(OBJECTIVE): Would you restate all the data that follows, word for word?

(INFORMATION SUPPLIED):

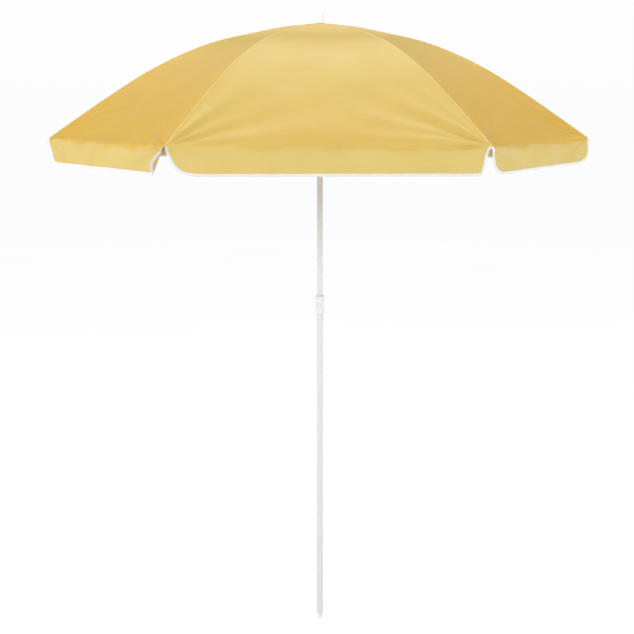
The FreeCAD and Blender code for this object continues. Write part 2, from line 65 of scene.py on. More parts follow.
def canopy_lines():
    """The corners of the cloth over a rib, as (distance from the pole, height), and the hem's height."""
    points = np.array([v.co for v in frame["nodes"]["canopy_1_left"].data.vertices])
    along = points[:, 0] * COS + points[:, 1] * SIN
    across = points[:, 1] * COS - points[:, 0] * SIN
    on_middle = np.abs(across) < 0.4 * MM
    along, height = along[on_middle], points[on_middle, 2]
    order = np.argsort(along)
    along, height = along[order], height[order]
    groups = np.split(np.arange(len(along)), np.flatnonzero(np.diff(along) > 2 * MM) + 1)
    corners = [(along[g].mean() / COS, (height[g].max() + height[g].min()) / 2) for g in groups]
    rim = groups[-1]
    half_cloth = (height[groups[-2]].max() - height[groups[-2]].min()) / 2
    corners[-1] = (along[rim].mean() / COS, height[rim].max() - half_cloth)
    return np.array(corners), height[rim].min()


def rounded(corners, share=0.45, steps=40):
    """The line through the corners, with each corner but the ends rounded."""
    line = [corners[0]]
    for before, corner, after in zip(corners, corners[1:], corners[2:]):
        back, on = before - corner, after - corner
        reach = share * min(np.linalg.norm(back), np.linalg.norm(on))
        first = corner + back / np.linalg.norm(back) * reach
        last = corner + on / np.linalg.norm(on) * reach
        for u in np.linspace(0, 1, steps):
            line.append((1 - u) ** 2 * first + 2 * u * (1 - u) * corner + u * u * last)
    return np.array([*line, corners[-1]])


CORNERS, HEM_HEIGHT = canopy_lines()
LINE = rounded(CORNERS)
LENGTHS = np.r_[0, np.cumsum(np.linalg.norm(np.diff(LINE, axis=0), axis=1))]
RIM = LENGTHS[-1]  # length of cloth from the crown's hole to the rim, over a rib
RIM_RADIUS, RIM_HEIGHT = LINE[-1]
HALF_RIM = RIM_RADIUS * SIN
VALANCE = RIM_HEIGHT - HEM_HEIGHT
CLOTH = 0.4 * MM
FLARE = math.radians(2.5)
HANG = np.array([math.sin(FLARE), -math.cos(FLARE)])


def smooth(x):
    x = np.clip(x, 0, 1)
    return x * x * (3 - 2 * x)


# distances in from the rib in mm, and how much of the valance's depth the notch leaves there
NOTCH_REACH = 110 * MM
NOTCHES = {
    "wide": ((0, 3, 9, 18, 30, 46, 64, 84, 110), (0.02, 0.14, 0.34, 0.57, 0.77, 0.905, 0.97, 1.0, 1.0)),
    "steep": (
        (0, 6, 11, 14, 16, 18, 20, 24, 30, 110),
        (0.02, 0.13, 0.26, 0.42, 0.62, 0.80, 0.92, 0.99, 1.0, 1.0),
    ),
}
STEEP_CORNERS = ((5, 1), (2, -1), (3, 1))  # (gore, side)


def notch_curve(inner, left):
    """The notch's rounded edge, as (distances in, share of the valance left)."""
    steps = np.linspace(0, NOTCH_REACH, 221)
    depth = np.interp(steps, np.array(inner) * MM, left)
    for _ in range(6):
        depth[1:-1] = (depth[:-2] + 2 * depth[1:-1] + depth[2:]) / 4
    return steps, depth


NOTCH_CURVES = {name: notch_curve(*notch) for name, notch in NOTCHES.items()}


def edge_depth(gore, side, inward):
    """How deep the valance is at a distance in from the rib's plane."""
    steps, depth = NOTCH_CURVES["steep" if (gore, side) in STEEP_CORNERS else "wide"]
    return np.interp(inward, steps, depth) * VALANCE


# how the valance's corners curl, by (gore, side): a point on the fold line (in, down), the line's turn, and
# the curl's radius, angle and way, in mm and degrees
CURLS = {
    (4, 1): (14, 8, 48, 7, 105, 1),
    (5, 1): (12, 6, 60, 24, 34, -1),
    (5, -1): (10, 20, 50, 40, 12, -1),
    (6, -1): (12, 12, 52, 24, 26, -1),
    (6, 1): (16, 10, 50, 20, 40, 1),
    (4, -1): (14, 10, 52, 22, 35, -1),
    (1, -1): (14, 12, 50, 20, 30, -1),
    (1, 1): (16, 14, 48, 16, 45, 1),
    (2, -1): (12, 10, 52, 24, 40, -1),
    (2, 1): (14, 12, 50, 22, 25, -1),
    (3, -1): (14, 10, 46, 12, 70, 1),
    (3, 1): (12, 10, 54, 26, 35, -1),
}


def curled(gore, side, inward, below):
    """Moves points of a valance corner round its fold line: (inward, below, how far out of the sheet)."""
    at_in, at_down, turn, radius, angle, way = CURLS[gore, side]
    line = np.array([math.cos(math.radians(turn)), math.sin(math.radians(turn))])
    out_of_line = np.array([-line[1], line[0]])
    past = (inward - at_in * MM) * out_of_line[0] + (below - at_down * MM) * out_of_line[1]
    past = np.maximum(past, 0)
    radius, angle = radius * MM, math.radians(angle)
    bend = np.minimum(past / radius, angle)
    straight = past - bend * radius
    flat = radius * np.sin(bend) + straight * math.cos(angle)
    rise = radius * (1 - np.cos(bend)) + straight * math.sin(angle)
    return inward + (flat - past) * out_of_line[0], below + (flat - past) * out_of_line[1], rise * way


def half_width(down):
    return np.interp(np.minimum(down, RIM), LENGTHS, LINE[:, 0]) * SIN


def line_at(down):
    """(distance from the pole, height) in the gore's middle plane, at a length down the cloth."""
    return np.stack([np.interp(down, LENGTHS, LINE[:, 0]) * COS, np.interp(down, LENGTHS, LINE[:, 1])], -1)


def section(down, reach):
    """As line_at, but on over the valance, with the crease at the rim rounded by reach."""
    place = line_at(np.minimum(down, RIM)) + np.maximum(down - RIM, 0)[..., None] * HANG
    u = np.clip((down - RIM + reach) / (2 * reach), 0, 1)[..., None]
    first = line_at(RIM - reach)
    corner = np.array([RIM_RADIUS * COS, RIM_HEIGHT])
    curve = (1 - u) ** 2 * first + 2 * u * (1 - u) * corner + u * u * (corner + reach[..., None] * HANG)
    return np.where((np.abs(down - RIM) < reach)[..., None], curve, place)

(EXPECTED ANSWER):
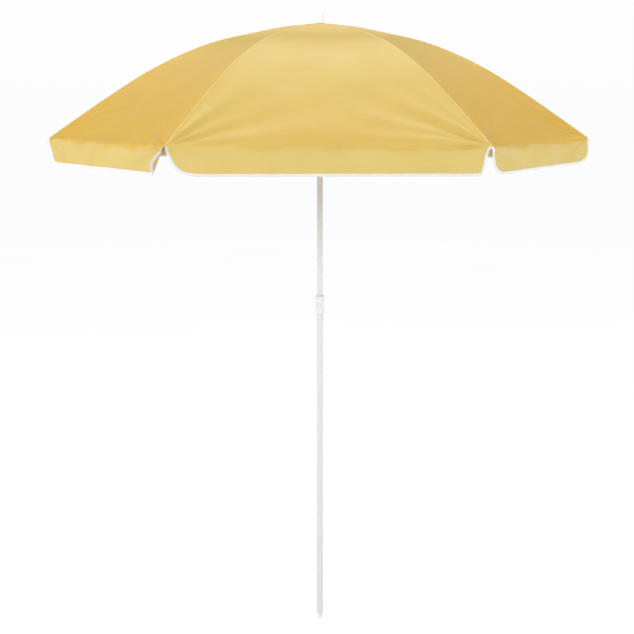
The FreeCAD and Blender code for this object continues. Write part 2, from line 65 of scene.py on. More parts follow.
def canopy_lines():
    """The corners of the cloth over a rib, as (distance from the pole, height), and the hem's height."""
    points = np.array([v.co for v in frame["nodes"]["canopy_1_left"].data.vertices])
    along = points[:, 0] * COS + points[:, 1] * SIN
    across = points[:, 1] * COS - points[:, 0] * SIN
    on_middle = np.abs(across) < 0.4 * MM
    along, height = along[on_middle], points[on_middle, 2]
    order = np.argsort(along)
    along, height = along[order], height[order]
    groups = np.split(np.arange(len(along)), np.flatnonzero(np.diff(along) > 2 * MM) + 1)
    corners = [(along[g].mean() / COS, (height[g].max() + height[g].min()) / 2) for g in groups]
    rim = groups[-1]
    half_cloth = (height[groups[-2]].max() - height[groups[-2]].min()) / 2
    corners[-1] = (along[rim].mean() / COS, height[rim].max() - half_cloth)
    return np.array(corners), height[rim].min()


def rounded(corners, share=0.45, steps=40):
    """The line through the corners, with each corner but the ends rounded."""
    line = [corners[0]]
    for before, corner, after in zip(corners, corners[1:], corners[2:]):
        back, on = before - corner, after - corner
        reach = share * min(np.linalg.norm(back), np.linalg.norm(on))
        first = corner + back / np.linalg.norm(back) * reach
        last = corner + on / np.linalg.norm(on) * reach
        for u in np.linspace(0, 1, steps):
            line.append((1 - u) ** 2 * first + 2 * u * (1 - u) * corner + u * u * last)
    return np.array([*line, corners[-1]])


CORNERS, HEM_HEIGHT = canopy_lines()
LINE = rounded(CORNERS)
LENGTHS = np.r_[0, np.cumsum(np.linalg.norm(np.diff(LINE, axis=0), axis=1))]
RIM = LENGTHS[-1]  # length of cloth from the crown's hole to the rim, over a rib
RIM_RADIUS, RIM_HEIGHT = LINE[-1]
HALF_RIM = RIM_RADIUS * SIN
VALANCE = RIM_HEIGHT - HEM_HEIGHT
CLOTH = 0.4 * MM
FLARE = math.radians(2.5)
HANG = np.array([math.sin(FLARE), -math.cos(FLARE)])


def smooth(x):
    x = np.clip(x, 0, 1)
    return x * x * (3 - 2 * x)


# distances in from the rib in mm, and how much of the valance's depth the notch leaves there
NOTCH_REACH = 110 * MM
NOTCHES = {
    "wide": ((0, 3, 9, 18, 30, 46, 64, 84, 110), (0.02, 0.14, 0.34, 0.57, 0.77, 0.905, 0.97, 1.0, 1.0)),
    "steep": (
        (0, 6, 11, 14, 16, 18, 20, 24, 30, 110),
        (0.02, 0.13, 0.26, 0.42, 0.62, 0.80, 0.92, 0.99, 1.0, 1.0),
    ),
}
STEEP_CORNERS = ((5, 1), (2, -1), (3, 1))  # (gore, side)


def notch_curve(inner, left):
    """The notch's rounded edge, as (distances in, share of the valance left)."""
    steps = np.linspace(0, NOTCH_REACH, 221)
    depth = np.interp(steps, np.array(inner) * MM, left)
    for _ in range(6):
        depth[1:-1] = (depth[:-2] + 2 * depth[1:-1] + depth[2:]) / 4
    return steps, depth


NOTCH_CURVES = {name: notch_curve(*notch) for name, notch in NOTCHES.items()}


def edge_depth(gore, side, inward):
    """How deep the valance is at a distance in from the rib's plane."""
    steps, depth = NOTCH_CURVES["steep" if (gore, side) in STEEP_CORNERS else "wide"]
    return np.interp(inward, steps, depth) * VALANCE


# how the valance's corners curl, by (gore, side): a point on the fold line (in, down), the line's turn, and
# the curl's radius, angle and way, in mm and degrees
CURLS = {
    (4, 1): (14, 8, 48, 7, 105, 1),
    (5, 1): (12, 6, 60, 24, 34, -1),
    (5, -1): (10, 20, 50, 40, 12, -1),
    (6, -1): (12, 12, 52, 24, 26, -1),
    (6, 1): (16, 10, 50, 20, 40, 1),
    (4, -1): (14, 10, 52, 22, 35, -1),
    (1, -1): (14, 12, 50, 20, 30, -1),
    (1, 1): (16, 14, 48, 16, 45, 1),
    (2, -1): (12, 10, 52, 24, 40, -1),
    (2, 1): (14, 12, 50, 22, 25, -1),
    (3, -1): (14, 10, 46, 12, 70, 1),
    (3, 1): (12, 10, 54, 26, 35, -1),
}


def curled(gore, side, inward, below):
    """Moves points of a valance corner round its fold line: (inward, below, how far out of the sheet)."""
    at_in, at_down, turn, radius, angle, way = CURLS[gore, side]
    line = np.array([math.cos(math.radians(turn)), math.sin(math.radians(turn))])
    out_of_line = np.array([-line[1], line[0]])
    past = (inward - at_in * MM) * out_of_line[0] + (below - at_down * MM) * out_of_line[1]
    past = np.maximum(past, 0)
    radius, angle = radius * MM, math.radians(angle)
    bend = np.minimum(past / radius, angle)
    straight = past - bend * radius
    flat = radius * np.sin(bend) + straight * math.cos(angle)
    rise = radius * (1 - np.cos(bend)) + straight * math.sin(angle)
    return inward + (flat - past) * out_of_line[0], below + (flat - past) * out_of_line[1], rise * way


def half_width(down):
    return np.interp(np.minimum(down, RIM), LENGTHS, LINE[:, 0]) * SIN


def line_at(down):
    """(distance from the pole, height) in the gore's middle plane, at a length down the cloth."""
    return np.stack([np.interp(down, LENGTHS, LINE[:, 0]) * COS, np.interp(down, LENGTHS, LINE[:, 1])], -1)


def section(down, reach):
    """As line_at, but on over the valance, with the crease at the rim rounded by reach."""
    place = line_at(np.minimum(down, RIM)) + np.maximum(down - RIM, 0)[..., None] * HANG
    u = np.clip((down - RIM + reach) / (2 * reach), 0, 1)[..., None]
    first = line_at(RIM - reach)
    corner = np.array([RIM_RADIUS * COS, RIM_HEIGHT])
    curve = (1 - u) ** 2 * first + 2 * u * (1 - u) * corner + u * u * (corner + reach[..., None] * HANG)
    return np.where((np.abs(down - RIM) < reach)[..., None], curve, place)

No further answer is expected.